The plan designates different management strategies for harvest management. About 51,000 acres of the forest are in no-harvest or reserve classifications, while 31,000 are in either extensive or intensive harvest. Most of the areas of harvest are in previously logged and replanted sections of land.
According to Geoff Huntington, the Elliott State Research Forest project advisor for DSL, the project will look for federal funding to cover a $35 million startup cost that includes research equipment and a new $17 million research and administration building. Timber harvest revenue won’t kick in for the first three years of operation. Oregon Treasurer Chief of Staff Dmitri Palmateer says the state is in a “good spot” to receive these funds.
SB 1546 also includes strong conservation measures for endangered species. Last fall, the DSL submitted a Habitat Conservation Plan for the forest that “establishes clear boundaries for timber harvest” in compliance with the ESA, including stream buffers for logging to protect salmon. The plan conserves old growth habitat for marbled murrelets. Eatherington says the birds need the wide, moss-covered branches only available in large trees for their nests.

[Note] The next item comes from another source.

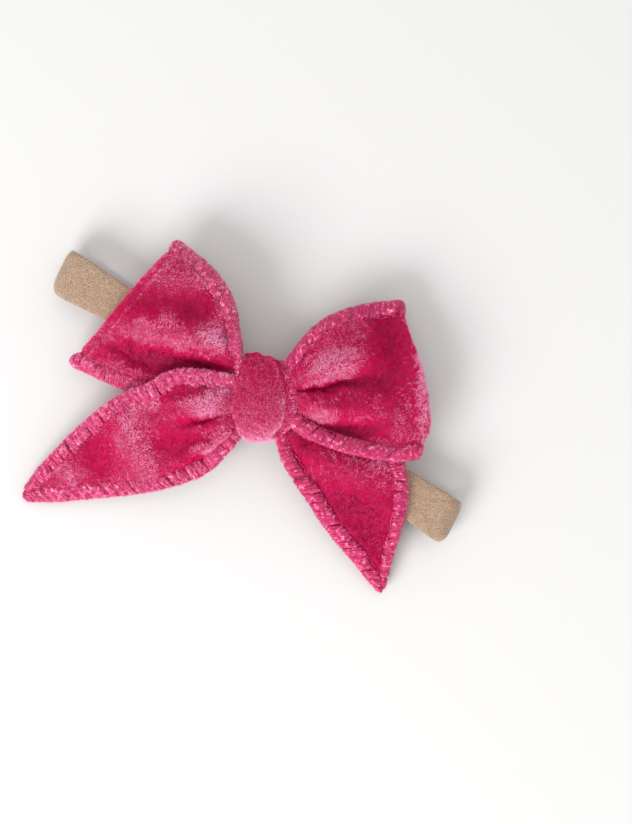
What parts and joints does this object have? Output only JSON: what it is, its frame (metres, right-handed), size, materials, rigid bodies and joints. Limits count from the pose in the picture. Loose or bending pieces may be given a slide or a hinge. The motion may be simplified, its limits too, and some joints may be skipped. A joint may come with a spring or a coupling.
{
  "type": "bow headband",
  "caption": "Tied velvet bow with two folded loops and two pointed tails, overlocked edges and a centre knot, on a soft nylon headband ring.",
  "frame": {"origin": "on the outer face of the band's back run, straight below the knot", "axes": "+X along the headband, +Z out of the front of the bow"},
  "size_m": [0.1183, 0.0938, 0.0194],
  "materials": {
    "velvet": "crushed velvet, cerise pink with pale sheen",
    "overlock_thread": "twisted overlock thread, slight lustre",
    "sewing_thread": "matt polyester thread",
    "nylon_knit": "matt fine knit nylon, beige"
  },
  "bodies": {
    "core": {"knot_wrap": "velvet", "knot_wrap_edging": "overlock_thread", "knot_wrap_flap": "velvet", "gathered_core": "velvet", "gather_thread": "sewing_thread", "wrap_stitch_1": "sewing_thread", "wrap_stitch_2": "sewing_thread", "wrap_stitch_3": "sewing_thread", "band_front_run": "nylon_knit", "band_left_fold": "nylon_knit", "band_right_fold": "nylon_knit"},
    "band_back": {"band_back_run": "nylon_knit"},
    "left_loop_body": {"left_loop": "velvet", "left_loop_top_edging": "overlock_thread", "left_loop_bottom_edging": "overlock_thread"},
    "left_tail_body": {"left_tail": "velvet", "left_tail_upper_edging": "overlock_thread", "left_tail_lower_edging": "overlock_thread"},
    "right_tail_body": {"right_tail": "velvet", "right_tail_right_edging": "overlock_thread", "right_tail_left_edging": "overlock_thread"},
    "right_loop_body": {"right_loop": "velvet", "right_loop_top_edging": "overlock_thread", "right_loop_bottom_edging": "overlock_thread"}
  },
  "joints": [
    {"name": "band_open", "type": "slide", "parent": "core", "child": "band_back", "axis": [0, 0, -1], "range_m": [0, 0.04], "stiffness_N_per_m": 20, "deforming": ["band_left_fold", "band_right_fold"]},
    {"name": "left_loop_flex", "type": "hinge", "parent": "core", "child": "left_loop_body", "pos_m": [-0.00637, -0.00414, 0.0182], "axis": [-0.5446, 0.8387, 0], "range_deg": [0, 20], "stiffness_Nm_per_rad": 0.003},
    {"name": "left_tail_flex", "type": "hinge", "parent": "left_loop_body", "child": "left_tail_body", "pos_m": [-0.00637, -0.00414, 0.0182], "axis": [-0.5446, 0.8387, 0], "range_deg": [0, 30], "stiffness_Nm_per_rad": 0.003},
    {"name": "right_tail_flex", "type": "hinge", "parent": "core", "child": "right_tail_body", "pos_m": [0.00671, 0.00436, 0.0174], "axis": [0.5446, -0.8387, 0], "range_deg": [0, 20], "stiffness_Nm_per_rad": 0.003},
    {"name": "right_loop_flex", "type": "hinge", "parent": "right_tail_body", "child": "right_loop_body", "pos_m": [0.00671, 0.00436, 0.0174], "axis": [0.5446, -0.8387, 0], "range_deg": [0, 30], "stiffness_Nm_per_rad": 0.003}
  ]
}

“It’s hopeful that our native forests will continue to grow into really significant old growth and they’ll never be threatened again,” Eatherington says.
After passing out of the Senate Committee on Natural Resources and Wildlife, the bill now sits in the Joint Ways and Means Committee and awaits its passage to the House. The current legislative session ends on March 5. Sen. Golden says he thinks the odds are “very high” that the bill will pass.
“These negotiators who had been at odds for so long are coming together shoulder to shoulder in the legislature and saying, ‘Oregon needs this bill,’” Golden says. “That goes a long way around here.”